▶ **Exercise task**: Repeat exactly, please, the lines that begin at the start of the listing and end at the line holding "panel screws, hinge".

▶ **Dataset section**:
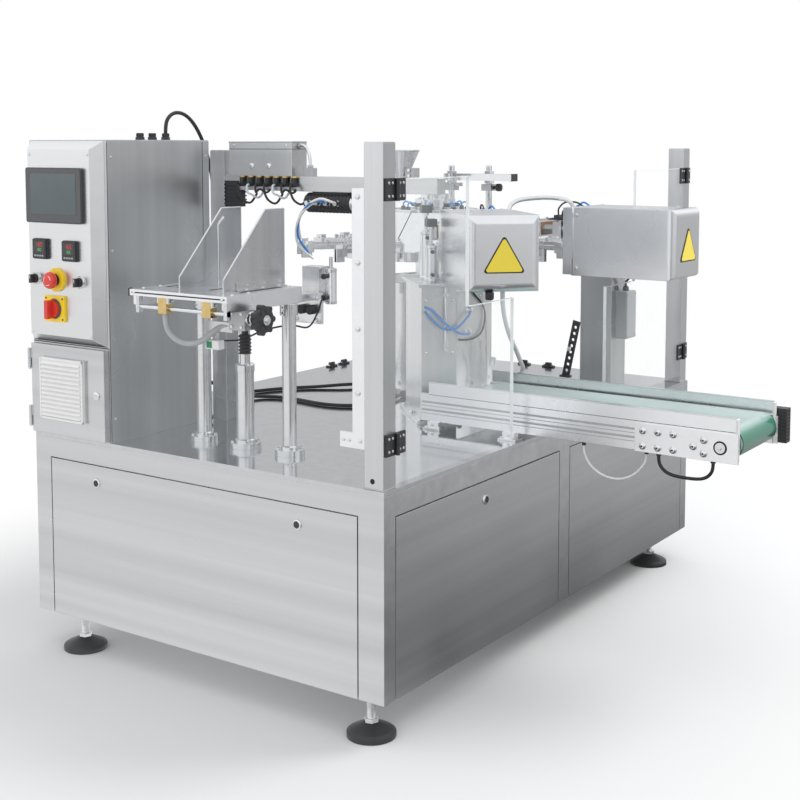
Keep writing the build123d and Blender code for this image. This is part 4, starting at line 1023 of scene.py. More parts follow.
@dataclass
class CabinetDress(Dress):
    """Louver blades, panel screws, hinge pins, glands and seams of the control cabinet."""

    left: float = -1109
    width: float = 280
    depth: float = 366
    height: float = 751
    louver_x: float = -979
    louver_z: float = 123.5
    louver_half: float = 78
    louver_face: float = -26
    slats: int = 13
    gland_y: tuple[float, ...] = (185, 229, 278)

    def louver(self) -> None:
        """Sloping blades over the vent slots, a rim and four screws."""
        blades = self.stock("louver_blades", WHITE, Body.CABINET_DOOR)
        pitch = 2 * self.louver_half / (self.slats + 1)
        half = self.louver_half - 7
        for index in range(self.slats):
            z = self.louver_z - self.louver_half + (index + 1) * pitch
            ring = ((2, z + 3.6), (0, z + 3.6), (-4.6, z - 2.6), (-4.6, z - 3.6), (-3.6, z - 3.6), (2, z + 2))
            rows = np.array([(x, self.louver_face + reach, up) for x in (self.louver_x - half, self.louver_x + half)
                             for reach, up in ring]).reshape(2, len(ring), 3)
            blades.add(carried(rows))
        rim = self.stock("louver_rim", WHITE, Body.CABINET_DOOR, edge=0.8)
        outer = self.louver_half + 1
        for x0, x1, z0, z1 in ((-outer, outer, outer - 6, outer), (-outer, outer, -outer, 6 - outer),
                               (-outer, 6 - outer, -outer, outer), (outer - 6, outer, -outer, outer)):
            rim.add(slab((self.louver_x + x0, self.louver_x + x1), (self.louver_face - 2.4, self.louver_face + 1),
                         (self.louver_z + z0, self.louver_z + z1)))
        screws = self.stock("louver_screws", POLISHED, Body.CABINET_DOOR)
        reach = self.louver_half - 2
        for x, z in product((-reach, reach), (-reach, reach)):
            at = (self.louver_x + x, self.louver_face - 2.2, self.louver_z + z)
            screws.add(dome_screw(at, Y, 2.6, -1))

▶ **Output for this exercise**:
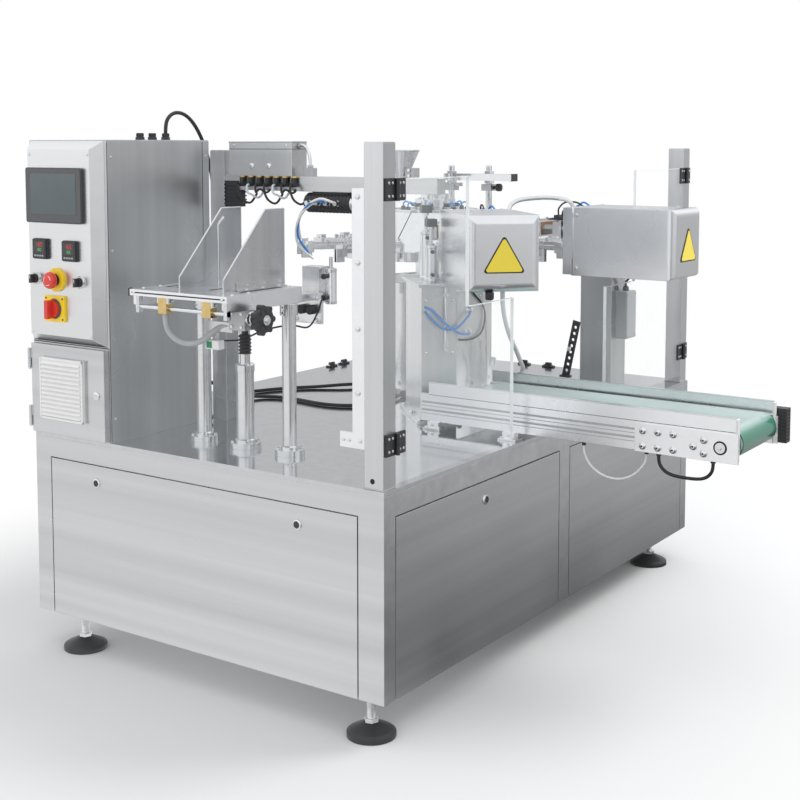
Keep writing the build123d and Blender code for this image. This is part 4, starting at line 1023 of scene.py. More parts follow.
@dataclass
class CabinetDress(Dress):
    """Louver blades, panel screws, hinge pins, glands and seams of the control cabinet."""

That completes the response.